» GIVEN INSTRUCTION:
Reproduce the material exactly, omitting nothing.

───── DATA SECTION ─────

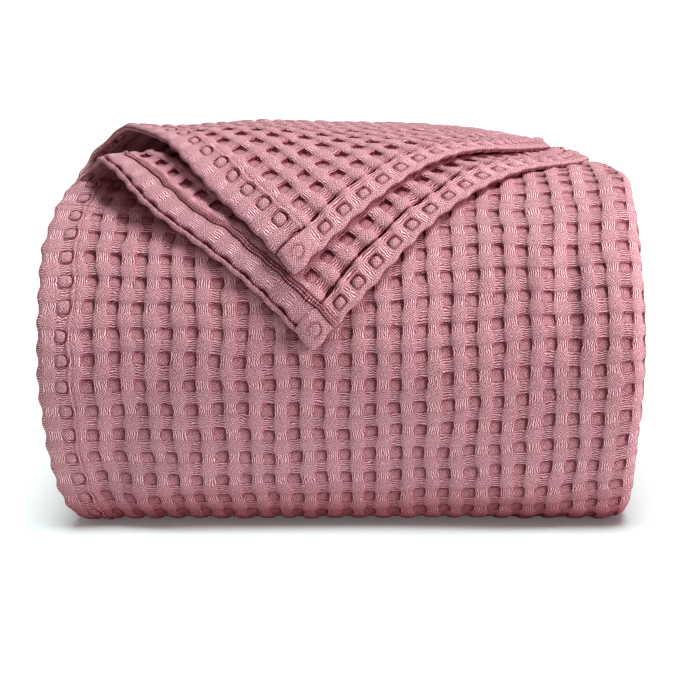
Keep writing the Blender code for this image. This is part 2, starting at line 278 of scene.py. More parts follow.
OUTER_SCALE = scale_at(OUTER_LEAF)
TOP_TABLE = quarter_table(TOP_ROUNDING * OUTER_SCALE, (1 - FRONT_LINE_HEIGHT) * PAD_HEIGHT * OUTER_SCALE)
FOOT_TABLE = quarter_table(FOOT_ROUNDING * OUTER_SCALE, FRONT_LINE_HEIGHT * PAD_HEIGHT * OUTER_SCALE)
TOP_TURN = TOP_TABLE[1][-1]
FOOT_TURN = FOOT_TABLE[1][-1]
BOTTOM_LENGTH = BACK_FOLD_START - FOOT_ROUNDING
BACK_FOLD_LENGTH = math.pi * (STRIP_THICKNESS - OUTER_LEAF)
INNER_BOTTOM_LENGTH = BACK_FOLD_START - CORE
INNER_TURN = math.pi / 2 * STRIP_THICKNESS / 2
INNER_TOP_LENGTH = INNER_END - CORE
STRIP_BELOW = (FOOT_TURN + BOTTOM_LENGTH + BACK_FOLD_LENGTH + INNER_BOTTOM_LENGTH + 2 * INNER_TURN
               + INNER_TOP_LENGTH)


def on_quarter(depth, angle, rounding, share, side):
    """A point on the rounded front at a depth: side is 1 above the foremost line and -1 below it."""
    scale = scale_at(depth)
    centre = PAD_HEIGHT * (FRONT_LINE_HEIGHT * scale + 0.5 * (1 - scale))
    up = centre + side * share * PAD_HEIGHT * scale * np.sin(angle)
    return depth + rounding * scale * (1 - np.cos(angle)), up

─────

» RESULT OF THE EXERCISE:
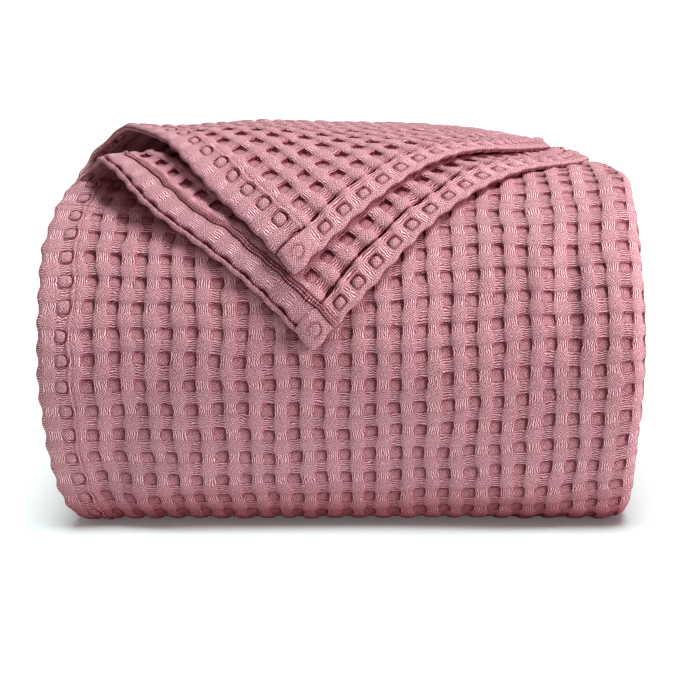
Keep writing the Blender code for this image. This is part 2, starting at line 278 of scene.py. More parts follow.
OUTER_SCALE = scale_at(OUTER_LEAF)
TOP_TABLE = quarter_table(TOP_ROUNDING * OUTER_SCALE, (1 - FRONT_LINE_HEIGHT) * PAD_HEIGHT * OUTER_SCALE)
FOOT_TABLE = quarter_table(FOOT_ROUNDING * OUTER_SCALE, FRONT_LINE_HEIGHT * PAD_HEIGHT * OUTER_SCALE)
TOP_TURN = TOP_TABLE[1][-1]
FOOT_TURN = FOOT_TABLE[1][-1]
BOTTOM_LENGTH = BACK_FOLD_START - FOOT_ROUNDING
BACK_FOLD_LENGTH = math.pi * (STRIP_THICKNESS - OUTER_LEAF)
INNER_BOTTOM_LENGTH = BACK_FOLD_START - CORE
INNER_TURN = math.pi / 2 * STRIP_THICKNESS / 2
INNER_TOP_LENGTH = INNER_END - CORE
STRIP_BELOW = (FOOT_TURN + BOTTOM_LENGTH + BACK_FOLD_LENGTH + INNER_BOTTOM_LENGTH + 2 * INNER_TURN
               + INNER_TOP_LENGTH)


def on_quarter(depth, angle, rounding, share, side):
    """A point on the rounded front at a depth: side is 1 above the foremost line and -1 below it."""
    scale = scale_at(depth)
    centre = PAD_HEIGHT * (FRONT_LINE_HEIGHT * scale + 0.5 * (1 - scale))
    up = centre + side * share * PAD_HEIGHT * scale * np.sin(angle)
    return depth + rounding * scale * (1 - np.cos(angle)), up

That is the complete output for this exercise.